Rotating the start point across sessions spreads attention and energy more evenly. Keep an order log and compare score patterns to confirm the change is working. Put a random order rule in place for the January calibration cycle now.

Start Bias Refresher for Fair Judgments

Start each January session with a short bias-spotting refresher to prime fair thinking. A five to ten minute review can define common traps like recency, affinity, and leniency bias in clear terms. Show a quick example of biased and unbiased feedback to make the lesson concrete.

Add a one-minute check, such as a poll or quiz, to lock in the ideas. Close with one simple pledge, like rating behaviors tied to goals, not impressions. Schedule the microtraining and send the materials in advance today.

Calibrate Scales with Anchor Vignettes

Use anchor vignettes to align how raters read the scale before real reviews begin.

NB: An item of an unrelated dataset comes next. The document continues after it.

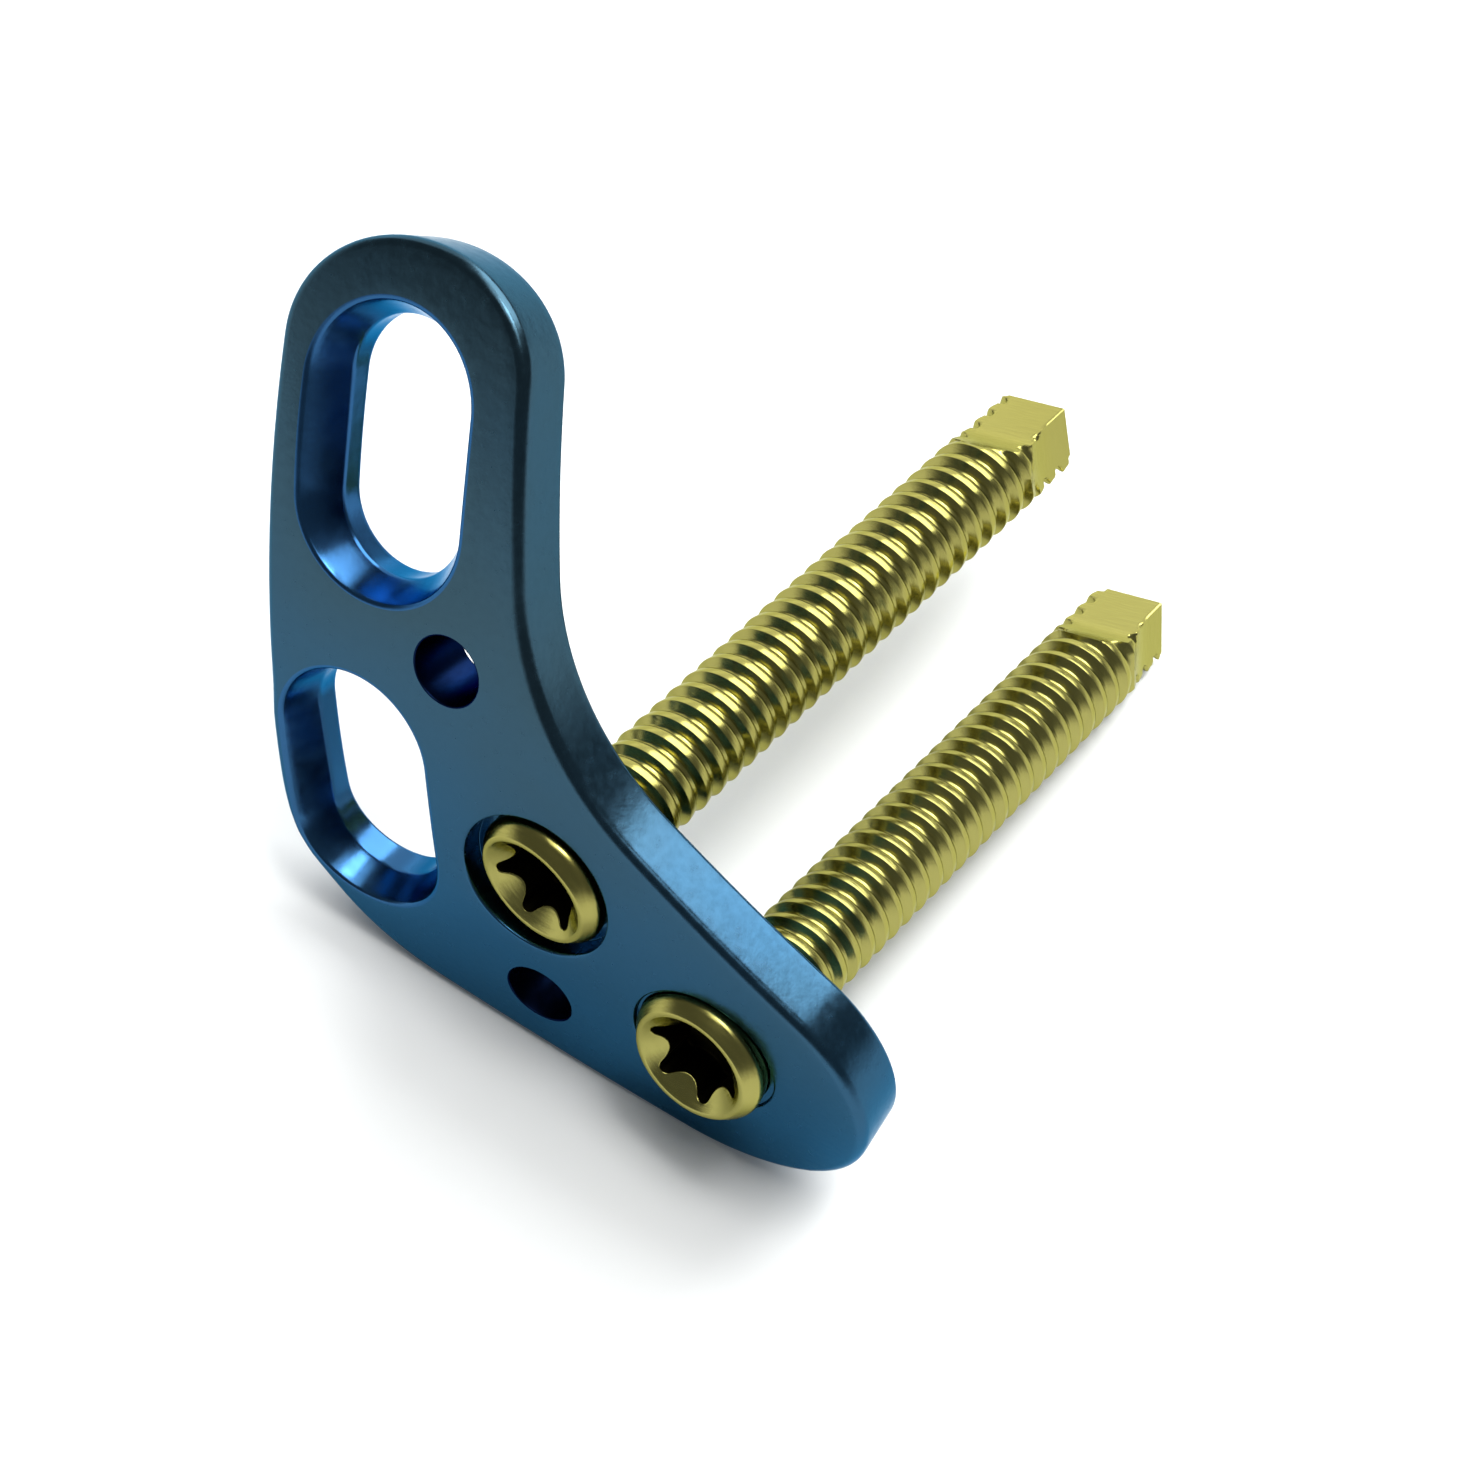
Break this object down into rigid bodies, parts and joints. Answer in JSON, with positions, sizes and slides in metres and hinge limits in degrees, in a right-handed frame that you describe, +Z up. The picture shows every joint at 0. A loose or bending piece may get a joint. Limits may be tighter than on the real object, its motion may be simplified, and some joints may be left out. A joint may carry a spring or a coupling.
{
  "type": "orthopedic bone plate",
  "caption": "Bent L-shaped bone plate with flared slots, wire holes and locking screws seated at diverging angles, resting on its lower edge and a screw tip.",
  "frame": {"origin": "bottom centre of the bounding box, as the part rests on a flat surface", "axes": "+Z up, +X along the plate's lower edge towards its foot end, +Y from the plate's front face towards the screw tips"},
  "size_m": [0.0282, 0.029, 0.0225],
  "materials": {
    "plate_anodised": "satin blue anodised titanium",
    "screw_anodised": "satin gold anodised titanium"
  },
  "bodies": {
    "root": {"bone_plate": "plate_anodised", "locking_screw_upper": "screw_anodised", "locking_screw_lower": "screw_anodised"}
  },
  "joints": []
}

Short sample profiles at each level let raters score, compare, and discuss gaps. The group can agree on what phrases and outcomes match each point on the scale.

This turns the rubric from words on a page into shared mental pictures. Keep the anchors relevant by updating examples to reflect current goals and roles. Draft three to five vignettes and run a quick alignment exercise this month.

Appoint Facilitator to Flag Subjective Language

A trained facilitator can watch for biased language and flag it in the moment. Gentle prompts like what is the evidence or can this be tied to outcomes steer talk back to facts. A running bias log helps spot patterns such as gendered terms or personality labels that do not link to performance.

The group then reframes the comment with neutral words and specific results. Over time, the need to intervene drops as habits improve. Appoint a facilitator and equip them with sample prompts before the next meeting.